What needs to be done -
Would you quote the material below from its first line through the line containing "return side *", exactly and with both ends included?

Collected data -
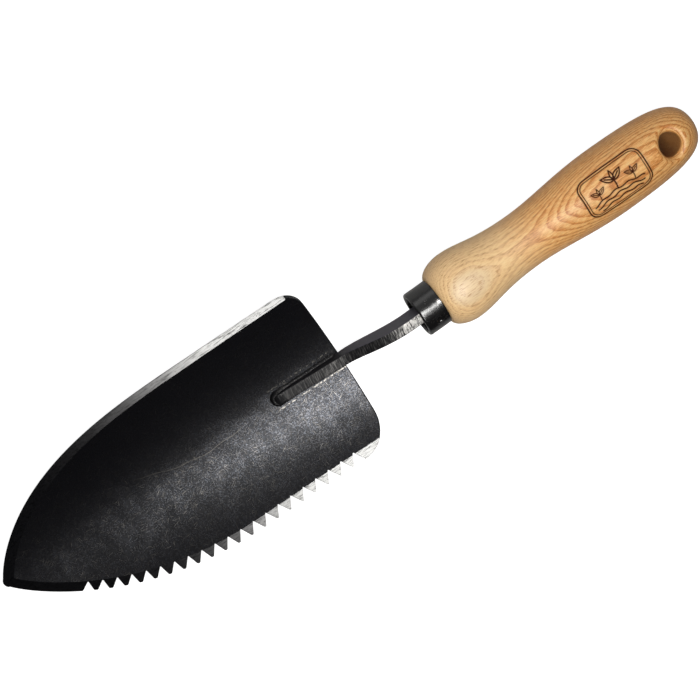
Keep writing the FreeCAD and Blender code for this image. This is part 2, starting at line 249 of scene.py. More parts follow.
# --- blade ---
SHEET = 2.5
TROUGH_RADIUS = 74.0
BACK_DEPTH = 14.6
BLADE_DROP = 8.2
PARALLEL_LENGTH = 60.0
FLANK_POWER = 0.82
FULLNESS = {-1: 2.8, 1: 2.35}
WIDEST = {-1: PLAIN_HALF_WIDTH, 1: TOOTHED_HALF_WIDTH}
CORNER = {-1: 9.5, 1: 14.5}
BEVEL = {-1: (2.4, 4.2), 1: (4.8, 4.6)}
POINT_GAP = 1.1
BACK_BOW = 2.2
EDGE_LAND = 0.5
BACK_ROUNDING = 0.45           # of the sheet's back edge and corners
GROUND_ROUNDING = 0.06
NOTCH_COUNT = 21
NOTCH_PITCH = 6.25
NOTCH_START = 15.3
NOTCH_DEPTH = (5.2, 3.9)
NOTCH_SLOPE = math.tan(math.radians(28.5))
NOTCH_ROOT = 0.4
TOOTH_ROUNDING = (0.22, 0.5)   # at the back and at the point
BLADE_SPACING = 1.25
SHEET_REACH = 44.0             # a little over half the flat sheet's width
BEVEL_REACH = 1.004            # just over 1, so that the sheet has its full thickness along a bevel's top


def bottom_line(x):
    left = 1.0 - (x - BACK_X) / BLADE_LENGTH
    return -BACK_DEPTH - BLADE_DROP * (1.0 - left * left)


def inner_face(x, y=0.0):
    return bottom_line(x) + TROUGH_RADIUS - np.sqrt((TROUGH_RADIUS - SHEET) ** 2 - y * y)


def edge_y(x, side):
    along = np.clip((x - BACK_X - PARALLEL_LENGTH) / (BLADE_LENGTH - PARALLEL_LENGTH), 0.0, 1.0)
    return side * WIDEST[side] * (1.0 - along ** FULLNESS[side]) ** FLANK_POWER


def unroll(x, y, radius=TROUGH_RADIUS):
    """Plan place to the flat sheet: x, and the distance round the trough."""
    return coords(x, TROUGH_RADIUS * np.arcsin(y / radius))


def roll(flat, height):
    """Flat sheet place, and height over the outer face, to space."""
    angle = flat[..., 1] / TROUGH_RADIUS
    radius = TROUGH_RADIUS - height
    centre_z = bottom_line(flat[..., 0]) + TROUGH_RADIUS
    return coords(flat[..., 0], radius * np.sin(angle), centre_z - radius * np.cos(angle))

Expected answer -
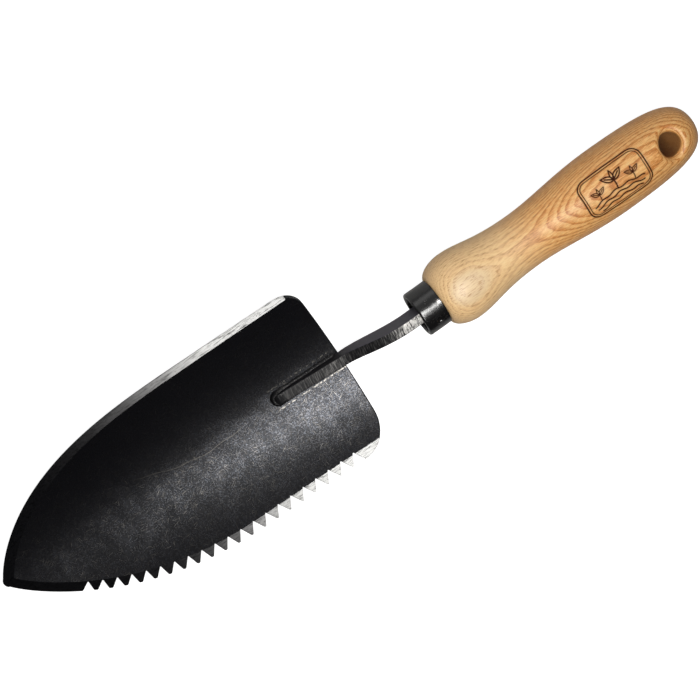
Keep writing the FreeCAD and Blender code for this image. This is part 2, starting at line 249 of scene.py. More parts follow.
# --- blade ---
SHEET = 2.5
TROUGH_RADIUS = 74.0
BACK_DEPTH = 14.6
BLADE_DROP = 8.2
PARALLEL_LENGTH = 60.0
FLANK_POWER = 0.82
FULLNESS = {-1: 2.8, 1: 2.35}
WIDEST = {-1: PLAIN_HALF_WIDTH, 1: TOOTHED_HALF_WIDTH}
CORNER = {-1: 9.5, 1: 14.5}
BEVEL = {-1: (2.4, 4.2), 1: (4.8, 4.6)}
POINT_GAP = 1.1
BACK_BOW = 2.2
EDGE_LAND = 0.5
BACK_ROUNDING = 0.45           # of the sheet's back edge and corners
GROUND_ROUNDING = 0.06
NOTCH_COUNT = 21
NOTCH_PITCH = 6.25
NOTCH_START = 15.3
NOTCH_DEPTH = (5.2, 3.9)
NOTCH_SLOPE = math.tan(math.radians(28.5))
NOTCH_ROOT = 0.4
TOOTH_ROUNDING = (0.22, 0.5)   # at the back and at the point
BLADE_SPACING = 1.25
SHEET_REACH = 44.0             # a little over half the flat sheet's width
BEVEL_REACH = 1.004            # just over 1, so that the sheet has its full thickness along a bevel's top


def bottom_line(x):
    left = 1.0 - (x - BACK_X) / BLADE_LENGTH
    return -BACK_DEPTH - BLADE_DROP * (1.0 - left * left)


def inner_face(x, y=0.0):
    return bottom_line(x) + TROUGH_RADIUS - np.sqrt((TROUGH_RADIUS - SHEET) ** 2 - y * y)


def edge_y(x, side):
    along = np.clip((x - BACK_X - PARALLEL_LENGTH) / (BLADE_LENGTH - PARALLEL_LENGTH), 0.0, 1.0)
    return side * WIDEST[side] * (1.0 - along ** FULLNESS[side]) ** FLANK_POWER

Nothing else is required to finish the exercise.